According to the illustrious divine Isaac Casaubon (from the French Reformed tradition), James VI/I particularly recognised the cruelty of denying the Sacrament of Baptism to dying infants:

But his excellent Majesty doth so highly esteem of this Sacrament, that when some Ministers in Scotland, pretending I know not what ordinances of new discipline, refused, upon the desire of the parents, to baptise infants ready to die, he compelled them to this duty with fear of punishment ...

Likewise, Jeremy Taylor in the 1650s recalled a similar story regarding James:

I remember that I have heard that K. James reproving a Scottish Minister, who refus'd to give private Baptism to a dying Infant; being ask'd by the Minister, if he thought the Child should be damn'd for want of Baptism, answered, 'No, but I think you may be damn'd for refusing it': and he said well. 

King James was, of course, entirely correct. Denying the Sacrament of Baptism to dying infants was (and is) reprehensible. This is a rather good demonstration of how, contrary to Geneva but akin to Zurich and as found in the Elizabethan Settlement, the civil magistrate rightly had a role in ecclesiastical affairs, ensuring that doctrinaire positions were challenged by pastoral wisdom rooted in the experience of the laity. 

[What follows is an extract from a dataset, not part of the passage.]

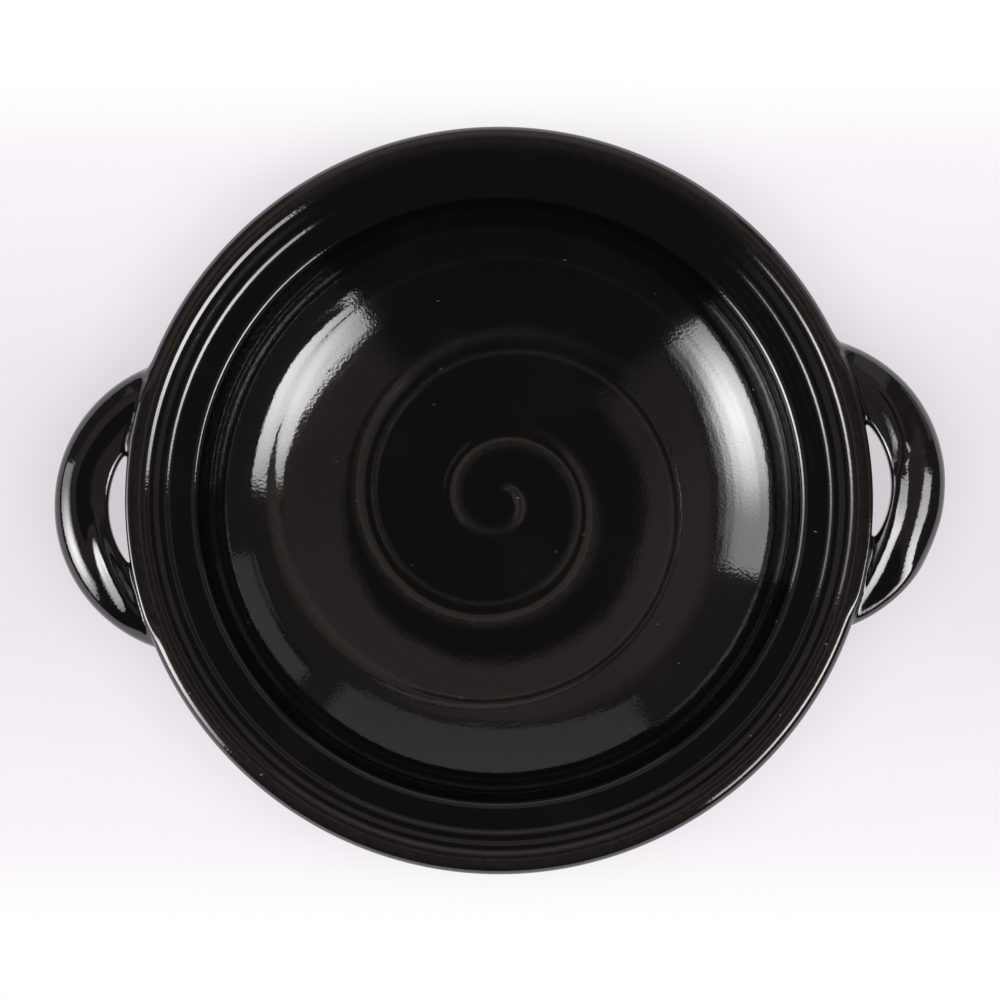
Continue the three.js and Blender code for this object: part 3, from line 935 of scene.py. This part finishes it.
cloth_glow = lamp_behind_cloth()
for name, row in PANELS.items():
    middle = sum(row["bearings"]) / 2
    wide = out_on_panel(row["bearings"][1] - middle)
    corners = [
        (0, -wide, out_on_panel(row["bottom"][0])),
        (0, -wide, out_on_panel(row["top"][0])),
        (0, wide, out_on_panel(row["top"][1])),
        (0, wide, out_on_panel(row["bottom"][1])),
    ]
    panel_mesh = bpy.data.meshes.new(name)
    panel_mesh.from_pydata(corners, [], [(0, 1, 2, 3)])
    panel = bpy.data.objects.new(name, panel_mesh)
    panel.location = (
        PANEL_DISTANCE * math.cos(math.radians(middle)),
        PANEL_DISTANCE * math.sin(math.radians(middle)),
        DISH_HEIGHT * MM,
    )
    panel.rotation_euler = (0, 0, math.radians(middle))
    bpy.context.collection.objects.link(panel)
    panel.visible_camera = False
    panel.visible_diffuse = False
    panel.visible_shadow = False
    cloth = bpy.data.materials.new(name)
    cloth.use_nodes = True
    cloth.node_tree.nodes.clear()
    bench = Workbench(cloth.node_tree)
    inputs = {
        "Top": out_on_panel(max(row["top"])),
        "Soft Top": row["soft_top"],
        "Lamp Aside": out_on_panel(row["lamp"][0] - middle),
        "Lamp Height": out_on_panel(row["lamp"][1]),
        "Reach Aside": row["lamp_reach"][0],
        "Reach Upright": row["lamp_reach"][1],
        "Cloth": row["cloth"],
    }
    lamp = bench.put("ShaderNodeGroup", inputs, node_tree=cloth_glow)
    shade = bench.mixed(lamp.outputs[0], BLACK, (*row["colour"], 1))
    glow = bench.put("ShaderNodeEmission", {"Color": shade, "Strength": row["brightness"]})
    bench.put("ShaderNodeOutputMaterial", {"Surface": glow.outputs[0]})
    panel_mesh.materials.append(cloth)

# The room: white where the camera sees past the table. In the glaze it is a dim ceiling, with
# the dark of the camera overhead and of the unlit side at the front.
CEILING_COLOUR = (0.145, 0.123, 0.117, 1)
WINDOW_COLOUR = (0.195, 0.165, 0.155, 1)  # the ceiling on its brighter side
WINDOW_BEARING = 100
WINDOW_REACH = (-0.5, 0.7)  # cosines of the angles from there over which it brightens
WALL_TOP = (40, 50)  # elevations over which the walls give way to the ceiling
WALL_SHARE = 0.35  # of the ceiling's brightness
SHADE_COLOUR = (0.02, 0.02, 0.02, 1)
SHADE_BEARING = 265
SHADE_REACH = (36, 48)  # degrees to each side, over which the dark at the front ends
LENS_ELEVATION = 86
LENS_BEARING = 65
LENS_SHADE = (13, 17.5)  # degrees round the lens over which its dark ends
FILL_COLOUR = (0.3, 0.3, 0.3, 1)  # what dull surfaces get from all round
CLEAR_COLOUR = (1, 1, 1, 1)

world = bpy.data.worlds.new("room")
bpy.context.scene.world = world
world.use_nodes = True
world.node_tree.nodes.clear()
room = Workbench(world.node_tree)


def nearness(direction, bearing, elevation=0):
    """The cosine of the angle between a direction and the one at a bearing and elevation."""
    bearing, elevation = math.radians(bearing), math.radians(elevation)
    way = (
        math.cos(elevation) * math.cos(bearing),
        math.cos(elevation) * math.sin(bearing),
        math.sin(elevation),
    )
    node = room.put("ShaderNodeVectorMath", {0: direction, 1: way}, operation="DOT_PRODUCT")
    return node.outputs["Value"]


where = room.put("ShaderNodeTexCoord").outputs["Generated"]
height = room.put("ShaderNodeSeparateXYZ", {0: where}).outputs["Z"]
level = room.put("ShaderNodeVectorMath", {0: where, 1: (1, 1, 0)}, operation="MULTIPLY")
level = room.put("ShaderNodeVectorMath", {0: level.outputs[0]}, operation="NORMALIZE").outputs[0]
share = room.product(
    room.ease(nearness(level, SHADE_BEARING), *cosines(SHADE_REACH)),
    room.ease(nearness(where, LENS_BEARING, LENS_ELEVATION), *cosines(LENS_SHADE)),
    room.ease(height, *(math.sin(math.radians(angle)) for angle in WALL_TOP), WALL_SHARE),
)
to_window = room.ease(nearness(level, WINDOW_BEARING), *WINDOW_REACH)
ceiling = room.mixed(share, SHADE_COLOUR, room.mixed(to_window, CEILING_COLOUR, WINDOW_COLOUR))
mirrored = room.put("ShaderNodeBackground", {"Color": ceiling}).outputs[0]
clear = room.put("ShaderNodeBackground", {"Color": CLEAR_COLOUR}).outputs[0]
fill = room.put("ShaderNodeBackground", {"Color": FILL_COLOUR}).outputs[0]
rays = room.put("ShaderNodeLightPath").outputs
unseen = room.put("ShaderNodeMixShader", {0: rays["Is Diffuse Ray"], 1: mirrored, 2: fill})
unseen = unseen.outputs[0]
choice = room.put("ShaderNodeMixShader", {0: rays["Is Camera Ray"], 1: unseen, 2: clear})
room.put("ShaderNodeOutputWorld", {"Surface": choice.outputs[0]})

# The camera: straight above the plate on a stand, with the top of the photograph towards the
# back. It takes in the plate, both of its handles and a narrow border.
CAMERA_HEIGHT = 3.0
CAMERA_SHIFT = 0.0004  # towards the back, because the plate lies a little low in the photograph
FRAME_WIDTH = 0.3738  # what the photograph takes in at the height of the rim
SENSOR_WIDTH = 36  # in millimetres, as the lens

camera_data = bpy.data.cameras.new("camera")
camera_data.sensor_width = SENSOR_WIDTH
camera_data.lens = SENSOR_WIDTH * (CAMERA_HEIGHT - DISH_HEIGHT * MM) / FRAME_WIDTH
camera = bpy.data.objects.new("camera", camera_data)
camera.location = (0, CAMERA_SHIFT, CAMERA_HEIGHT)
bpy.context.collection.objects.link(camera)
bpy.context.scene.camera = camera
bpy.context.scene.view_settings.view_transform = "Standard"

This relates to Lindsay's specific point about refuting the views promoted by Roman apologists regarding the Reformed churches. A church would seemed to encourage an understanding of the Lord's Supper as "a cold ceremony only", which denied Baptism to dying infants, and denied the comfort of Holy Communion to the dying, could be seen as confirming its critics, denying those means of grace given, according to the Book of Common Prayer, for "our great and endless comfort". Such was the narrow, rather grim stance of the opponents of these practices of the Articles of Perth; it was, as Lindsay demonstrates, the Articles of Perth which promoted the sacramental richness and pastoral wisdom of magisterial Protestantism. 

(The picture is of a late 17th century drawing of Brechin, Lindsay's See.)